After having waited for an hour, a reporter from Danish Television is about to "jump the queue", but Akkari reassures him, "One moment, Ekstra Bladet just has something to show me, but he won't get any comments" and then says to Ekstra Bladet, "show me what you've got". Ekstra Bladet shows Akkari the image of the pig-caller, but Akkari refuses to apologize or make a comment. Akkari goes back to the reporter from Danish Television for more ego stroking

Added: Akkari remains unapologetic and states cryptically, "There are no wrong drawings" (Danish article, my translation):

It is not a case of misunderstanding or mistake, when the drawing of the prophet Mohammed with pig-snout and pig-ear is shown in Arab media in connection with the debate about Jyllands-Posten's drawings, as was the case Monday on the TV-channel al-Jazeera.

So says imam Ahmed Akkari, who is spokesman for the 29 Muslim unions who have protested against the Mohammed-drawings and who in December sent a delegation to Arab countries in the Middle East.

- There are no wrong drawings. We have said so an incredible lot of times, says Ahmed Akkari to Ritzau news bureau.

It was the Danish Muslim delegation, who brought along the drawing of Mohammed with pig-snout and pig-ear, along with other drawings of similar nature. The drawings have not been published in Jyllands-Posten nor in other media.

Even if they are drawings, which anonymous individuals have mailed to Muslim individuals, Ahmed Akkari doesn't see a problem in their having found their way to the Arab media.

- This is nothing, which has been connected with Jyllands-Posten, and one knows that. We believe this case is over and done with. If somebody has a problem with it, they must bring a lawsuit, says Ahmed Akkari.

Comments:
Next time you claim Al-Jazeera shows this picture, show the evidience. Don't add bits and pieces to your story that never happened.
 
> "Next time you claim Al-Jazeera shows this picture, show the evidience."

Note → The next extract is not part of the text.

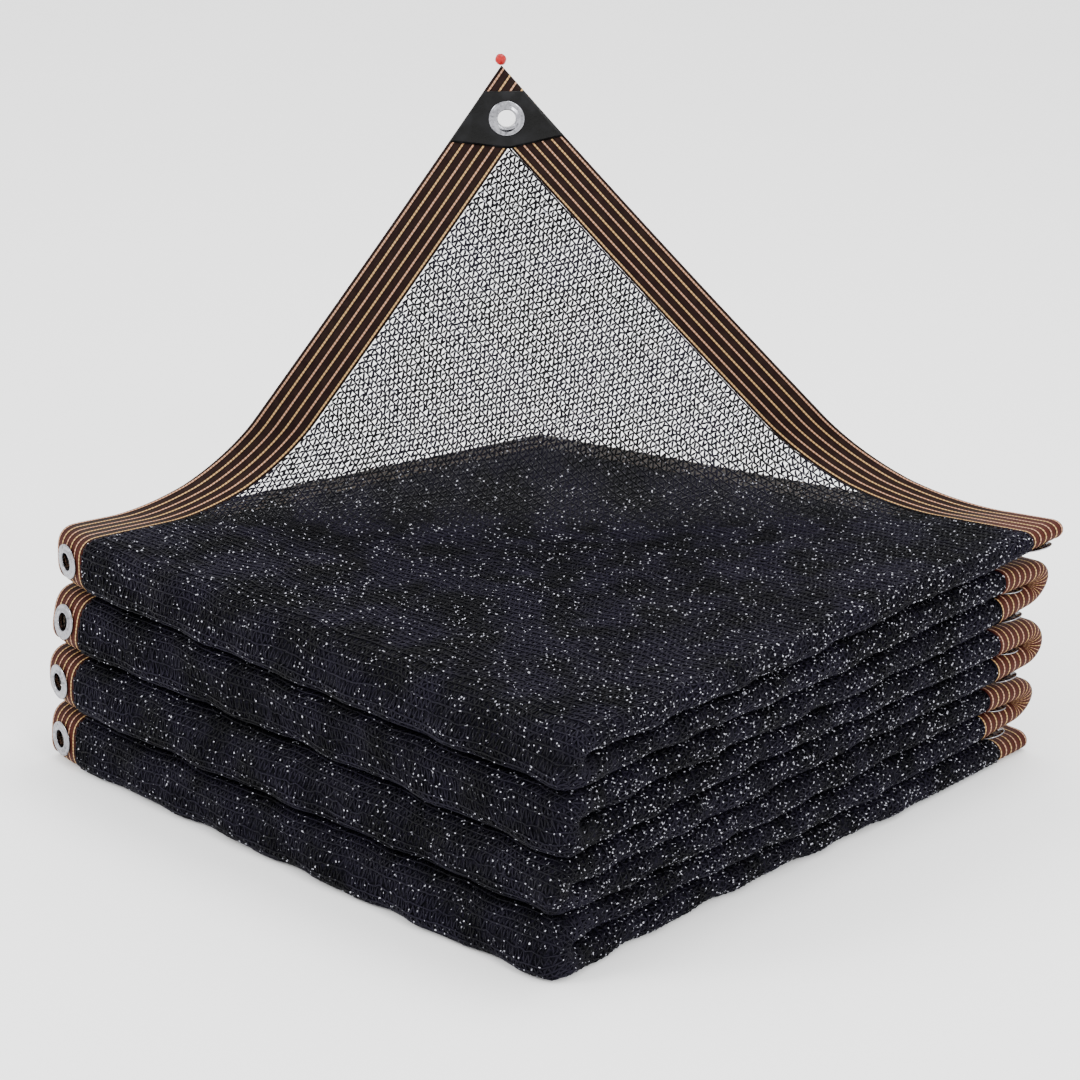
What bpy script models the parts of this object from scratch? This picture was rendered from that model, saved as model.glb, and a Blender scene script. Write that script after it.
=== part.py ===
"""A folded shade cloth with bound edges, eyelets and one raised corner.

The cloth is knitted net. It is folded in four across its width, with a double hairpin,
and then back and forth along its length, into eight panels that lie on each other.
The free corner of the top layer stands up. Metres, +Z up, the pile rests on z = 0.
"""
import math

import bpy
from mathutils import Matrix, Vector

# The pile
FOLD_X = 0.560            # folded size along X, over the ridges
FOLD_Y = 0.560            # folded size along Y, over the bends
PANELS = 8                # panels on each other
PANEL_PITCH = 0.025       # height of one panel
LAYER_PITCH = 0.00625     # between the four layers of a panel
SHEET = 0.0024            # thickness of the net and of the binding tape
GAP = 0.0003              # between pieces that touch
SEAM = 0.0006             # between the net's edge and the tape beside it
PILE_HEIGHT = PANELS * PANEL_PITCH

# The pile's height at its corners, and how it sags and leans
HEIGHT_LEFT = 0.200
HEIGHT_FRONT = 0.190
HEIGHT_RIGHT = 0.200
HEIGHT_BACK = 0.146
LEAN = 0.060              # sideways shift for each metre of height, in X and in Y
WAVE = 0.0025             # unevenness of the bends and ridges
BEND_WAVE = {"cycles": 0.9, "for_each_metre_up": 7.3, "phase": 0.6}
RIDGE_WAVE = {"cycles": 1.2, "for_each_metre_up": 9.1, "phase": 2.1}
CORNER_ROUND = 0.060      # the left corner falls back over this length
CORNER_BACK = 0.009       # and by this much
NOTCH = 0.006             # half of the extra opening between folds at the right corner
NOTCH_X = 0.120
NOTCH_Y = 0.100
SQUARENESS = 2.9          # the outer layer is flatter than round at the front bends
INNER_RIDGE_BACK = 0.004  # the inner layers turn this far inside the ridge

# Binding tape and the bands over the back bends
TAPE_WIDTH = 0.040
BAND_SHEET = 0.0012

# The raised corner of the top layer
LIFT_START = 0.036        # past the diagonal of the pile
LIFT_RADIUS = 0.062
LIFT_FROM = math.radians(-5)
LIFT_TO = math.radians(88)
LIFT_STRETCH = 1.12       # the net gives on its bias when held at a corner
LIFT_NARROW = 0.12
LIFT_SHIFT = -0.038       # the tip hangs over to the left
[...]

I thought I had. Thanks for pointing that out.

I have now added and translated a story featured in several Danish papers, who got it from Ritzau new bureau, which states, "as was the case Monday on the TV-channel al-Jazeera".

Ritzau has stated the same thing in Norway. Norwegian article: "The drawings of the prophet Mohammed with both pig-snout and pig-ears have been displayed in Arab media in order to illustrate the debate about the drawings, which were printed in Jyllands-Posten and later [the Norwegian paper] Magazinet. Muslims regards the pigs as being an unclean animal. Monday the drawings were shown on the TV-channel Al-Jazeera."